• _DIRECTION_
Every line below must be reproduced exactly. Copy them all.

______

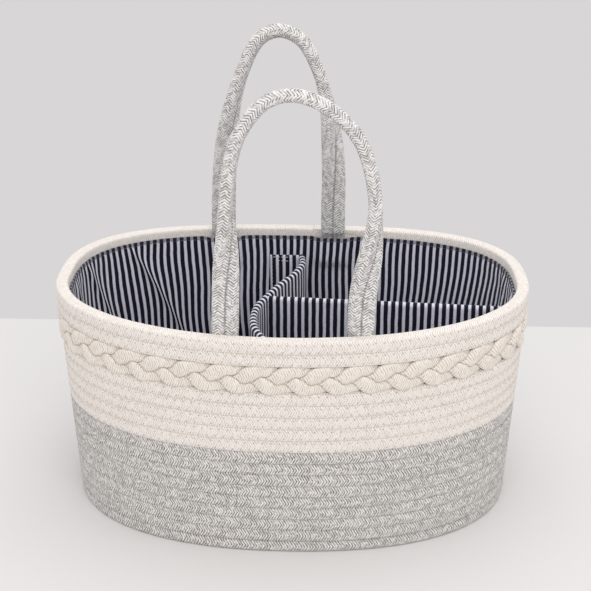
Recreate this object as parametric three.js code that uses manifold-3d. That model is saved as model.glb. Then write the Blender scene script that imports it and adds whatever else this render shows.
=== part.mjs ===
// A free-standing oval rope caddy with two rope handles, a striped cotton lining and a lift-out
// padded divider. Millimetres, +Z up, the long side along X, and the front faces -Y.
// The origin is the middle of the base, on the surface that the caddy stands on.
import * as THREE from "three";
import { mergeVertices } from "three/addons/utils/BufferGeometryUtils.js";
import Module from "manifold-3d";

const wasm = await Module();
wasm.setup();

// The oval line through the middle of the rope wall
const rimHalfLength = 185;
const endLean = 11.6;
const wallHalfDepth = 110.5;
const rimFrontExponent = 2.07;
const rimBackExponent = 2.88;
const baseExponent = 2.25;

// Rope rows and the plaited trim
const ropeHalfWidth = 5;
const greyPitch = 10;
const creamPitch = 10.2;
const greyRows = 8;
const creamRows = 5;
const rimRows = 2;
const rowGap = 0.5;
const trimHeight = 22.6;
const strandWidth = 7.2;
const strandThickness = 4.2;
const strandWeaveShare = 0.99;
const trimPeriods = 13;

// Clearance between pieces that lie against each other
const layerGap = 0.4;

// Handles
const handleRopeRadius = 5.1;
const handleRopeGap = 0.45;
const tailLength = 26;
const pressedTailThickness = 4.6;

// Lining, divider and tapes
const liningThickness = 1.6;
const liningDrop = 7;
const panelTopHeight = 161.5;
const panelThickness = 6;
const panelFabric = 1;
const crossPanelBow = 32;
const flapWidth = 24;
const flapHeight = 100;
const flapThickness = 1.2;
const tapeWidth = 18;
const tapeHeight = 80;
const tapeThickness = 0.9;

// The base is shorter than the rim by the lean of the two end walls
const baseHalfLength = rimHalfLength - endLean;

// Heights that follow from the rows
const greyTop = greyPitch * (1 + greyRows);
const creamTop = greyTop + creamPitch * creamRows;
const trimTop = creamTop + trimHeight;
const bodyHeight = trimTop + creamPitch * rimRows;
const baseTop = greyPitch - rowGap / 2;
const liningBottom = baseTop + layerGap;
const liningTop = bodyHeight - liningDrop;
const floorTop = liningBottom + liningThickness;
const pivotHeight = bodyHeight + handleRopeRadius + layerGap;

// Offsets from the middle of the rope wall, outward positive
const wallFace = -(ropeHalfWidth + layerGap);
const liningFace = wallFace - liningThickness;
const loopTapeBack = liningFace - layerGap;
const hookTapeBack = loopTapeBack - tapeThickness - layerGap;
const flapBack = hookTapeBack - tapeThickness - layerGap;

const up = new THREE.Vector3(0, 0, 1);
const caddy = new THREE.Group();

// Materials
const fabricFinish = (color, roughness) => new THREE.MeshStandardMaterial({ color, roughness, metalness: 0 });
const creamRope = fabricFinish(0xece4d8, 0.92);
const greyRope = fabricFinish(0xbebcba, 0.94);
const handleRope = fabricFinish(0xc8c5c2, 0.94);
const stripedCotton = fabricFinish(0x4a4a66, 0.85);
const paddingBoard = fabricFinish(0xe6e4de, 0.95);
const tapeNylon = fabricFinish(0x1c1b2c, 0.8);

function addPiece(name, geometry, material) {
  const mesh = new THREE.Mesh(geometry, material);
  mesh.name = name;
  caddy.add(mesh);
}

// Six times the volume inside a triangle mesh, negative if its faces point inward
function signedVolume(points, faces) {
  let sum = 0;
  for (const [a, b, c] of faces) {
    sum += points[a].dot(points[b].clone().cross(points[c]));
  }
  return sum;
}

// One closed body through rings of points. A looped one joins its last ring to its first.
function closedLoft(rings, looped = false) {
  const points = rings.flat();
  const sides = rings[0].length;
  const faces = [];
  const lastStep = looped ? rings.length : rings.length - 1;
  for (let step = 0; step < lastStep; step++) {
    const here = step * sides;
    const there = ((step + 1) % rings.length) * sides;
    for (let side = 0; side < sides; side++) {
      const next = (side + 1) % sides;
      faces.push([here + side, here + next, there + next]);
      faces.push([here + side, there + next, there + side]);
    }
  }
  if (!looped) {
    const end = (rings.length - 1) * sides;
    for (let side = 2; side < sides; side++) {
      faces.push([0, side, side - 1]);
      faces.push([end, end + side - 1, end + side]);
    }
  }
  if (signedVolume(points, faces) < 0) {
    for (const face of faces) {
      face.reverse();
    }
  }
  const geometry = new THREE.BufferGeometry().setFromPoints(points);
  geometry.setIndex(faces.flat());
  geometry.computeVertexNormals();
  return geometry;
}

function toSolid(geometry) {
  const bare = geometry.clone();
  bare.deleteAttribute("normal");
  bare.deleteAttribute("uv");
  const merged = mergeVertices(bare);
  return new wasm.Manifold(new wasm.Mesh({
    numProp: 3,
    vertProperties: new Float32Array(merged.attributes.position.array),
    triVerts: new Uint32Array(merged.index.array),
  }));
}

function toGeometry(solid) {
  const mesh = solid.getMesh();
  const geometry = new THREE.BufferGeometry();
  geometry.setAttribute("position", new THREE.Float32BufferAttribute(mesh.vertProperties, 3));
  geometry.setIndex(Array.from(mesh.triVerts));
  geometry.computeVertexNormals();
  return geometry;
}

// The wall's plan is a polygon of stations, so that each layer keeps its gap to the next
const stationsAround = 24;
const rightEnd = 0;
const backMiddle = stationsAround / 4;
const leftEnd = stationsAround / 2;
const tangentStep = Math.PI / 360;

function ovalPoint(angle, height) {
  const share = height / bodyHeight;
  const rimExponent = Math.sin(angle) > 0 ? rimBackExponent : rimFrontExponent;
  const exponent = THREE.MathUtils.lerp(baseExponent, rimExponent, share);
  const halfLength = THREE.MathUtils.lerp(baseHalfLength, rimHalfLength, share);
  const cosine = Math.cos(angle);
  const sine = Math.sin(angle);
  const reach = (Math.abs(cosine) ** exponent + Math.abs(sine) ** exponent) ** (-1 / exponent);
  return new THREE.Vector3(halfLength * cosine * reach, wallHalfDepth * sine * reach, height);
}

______

• _WORKED ANSWER_
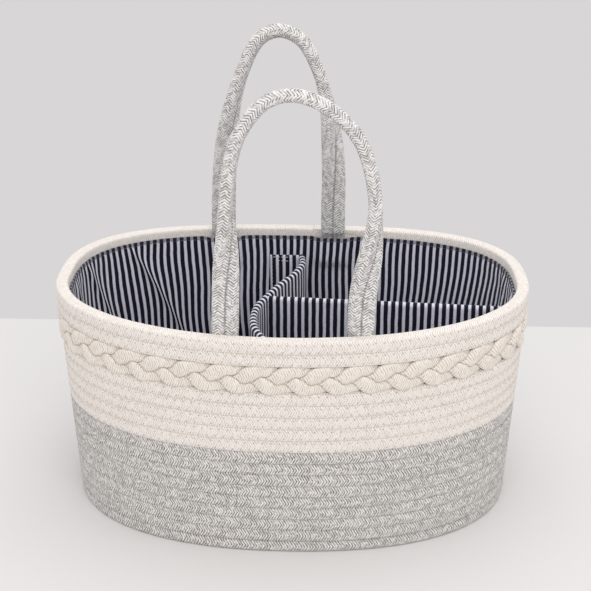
Recreate this object as parametric three.js code that uses manifold-3d. That model is saved as model.glb. Then write the Blender scene script that imports it and adds whatever else this render shows.
=== part.mjs ===
// A free-standing oval rope caddy with two rope handles, a striped cotton lining and a lift-out
// padded divider. Millimetres, +Z up, the long side along X, and the front faces -Y.
// The origin is the middle of the base, on the surface that the caddy stands on.
import * as THREE from "three";
import { mergeVertices } from "three/addons/utils/BufferGeometryUtils.js";
import Module from "manifold-3d";

const wasm = await Module();
wasm.setup();

// The oval line through the middle of the rope wall
const rimHalfLength = 185;
const endLean = 11.6;
const wallHalfDepth = 110.5;
const rimFrontExponent = 2.07;
const rimBackExponent = 2.88;
const baseExponent = 2.25;

// Rope rows and the plaited trim
const ropeHalfWidth = 5;
const greyPitch = 10;
const creamPitch = 10.2;
const greyRows = 8;
const creamRows = 5;
const rimRows = 2;
const rowGap = 0.5;
const trimHeight = 22.6;
const strandWidth = 7.2;
const strandThickness = 4.2;
const strandWeaveShare = 0.99;
const trimPeriods = 13;

// Clearance between pieces that lie against each other
const layerGap = 0.4;

// Handles
const handleRopeRadius = 5.1;
const handleRopeGap = 0.45;
const tailLength = 26;
const pressedTailThickness = 4.6;

// Lining, divider and tapes
const liningThickness = 1.6;
const liningDrop = 7;
const panelTopHeight = 161.5;
const panelThickness = 6;
const panelFabric = 1;
const crossPanelBow = 32;
const flapWidth = 24;
const flapHeight = 100;
const flapThickness = 1.2;
const tapeWidth = 18;
const tapeHeight = 80;
const tapeThickness = 0.9;

// The base is shorter than the rim by the lean of the two end walls
const baseHalfLength = rimHalfLength - endLean;

// Heights that follow from the rows
const greyTop = greyPitch * (1 + greyRows);
const creamTop = greyTop + creamPitch * creamRows;
const trimTop = creamTop + trimHeight;
const bodyHeight = trimTop + creamPitch * rimRows;
const baseTop = greyPitch - rowGap / 2;
const liningBottom = baseTop + layerGap;
const liningTop = bodyHeight - liningDrop;
const floorTop = liningBottom + liningThickness;
const pivotHeight = bodyHeight + handleRopeRadius + layerGap;

// Offsets from the middle of the rope wall, outward positive
const wallFace = -(ropeHalfWidth + layerGap);
const liningFace = wallFace - liningThickness;
const loopTapeBack = liningFace - layerGap;
const hookTapeBack = loopTapeBack - tapeThickness - layerGap;
const flapBack = hookTapeBack - tapeThickness - layerGap;

const up = new THREE.Vector3(0, 0, 1);
const caddy = new THREE.Group();

// Materials
const fabricFinish = (color, roughness) => new THREE.MeshStandardMaterial({ color, roughness, metalness: 0 });
const creamRope = fabricFinish(0xece4d8, 0.92);
const greyRope = fabricFinish(0xbebcba, 0.94);
const handleRope = fabricFinish(0xc8c5c2, 0.94);
const stripedCotton = fabricFinish(0x4a4a66, 0.85);
const paddingBoard = fabricFinish(0xe6e4de, 0.95);
const tapeNylon = fabricFinish(0x1c1b2c, 0.8);

function addPiece(name, geometry, material) {
  const mesh = new THREE.Mesh(geometry, material);
  mesh.name = name;
  caddy.add(mesh);
}

// Six times the volume inside a triangle mesh, negative if its faces point inward
function signedVolume(points, faces) {
  let sum = 0;
  for (const [a, b, c] of faces) {
    sum += points[a].dot(points[b].clone().cross(points[c]));
  }
  return sum;
}

// One closed body through rings of points. A looped one joins its last ring to its first.
function closedLoft(rings, looped = false) {
  const points = rings.flat();
  const sides = rings[0].length;
  const faces = [];
  const lastStep = looped ? rings.length : rings.length - 1;
  for (let step = 0; step < lastStep; step++) {
    const here = step * sides;
    const there = ((step + 1) % rings.length) * sides;
    for (let side = 0; side < sides; side++) {
      const next = (side + 1) % sides;
      faces.push([here + side, here + next, there + next]);
      faces.push([here + side, there + next, there + side]);
    }
  }
  if (!looped) {
    const end = (rings.length - 1) * sides;
    for (let side = 2; side < sides; side++) {
      faces.push([0, side, side - 1]);
      faces.push([end, end + side - 1, end + side]);
    }
  }
  if (signedVolume(points, faces) < 0) {
    for (const face of faces) {
      face.reverse();
    }
  }
  const geometry = new THREE.BufferGeometry().setFromPoints(points);
  geometry.setIndex(faces.flat());
  geometry.computeVertexNormals();
  return geometry;
}

function toSolid(geometry) {
  const bare = geometry.clone();
  bare.deleteAttribute("normal");
  bare.deleteAttribute("uv");
  const merged = mergeVertices(bare);
  return new wasm.Manifold(new wasm.Mesh({
    numProp: 3,
    vertProperties: new Float32Array(merged.attributes.position.array),
    triVerts: new Uint32Array(merged.index.array),
  }));
}

function toGeometry(solid) {
  const mesh = solid.getMesh();
  const geometry = new THREE.BufferGeometry();
  geometry.setAttribute("position", new THREE.Float32BufferAttribute(mesh.vertProperties, 3));
  geometry.setIndex(Array.from(mesh.triVerts));
  geometry.computeVertexNormals();
  return geometry;
}

// The wall's plan is a polygon of stations, so that each layer keeps its gap to the next
const stationsAround = 24;
const rightEnd = 0;
const backMiddle = stationsAround / 4;
const leftEnd = stationsAround / 2;
const tangentStep = Math.PI / 360;

function ovalPoint(angle, height) {
  const share = height / bodyHeight;
  const rimExponent = Math.sin(angle) > 0 ? rimBackExponent : rimFrontExponent;
  const exponent = THREE.MathUtils.lerp(baseExponent, rimExponent, share);
  const halfLength = THREE.MathUtils.lerp(baseHalfLength, rimHalfLength, share);
  const cosine = Math.cos(angle);
  const sine = Math.sin(angle);
  const reach = (Math.abs(cosine) ** exponent + Math.abs(sine) ** exponent) ** (-1 / exponent);
  return new THREE.Vector3(halfLength * cosine * reach, wallHalfDepth * sine * reach, height);
}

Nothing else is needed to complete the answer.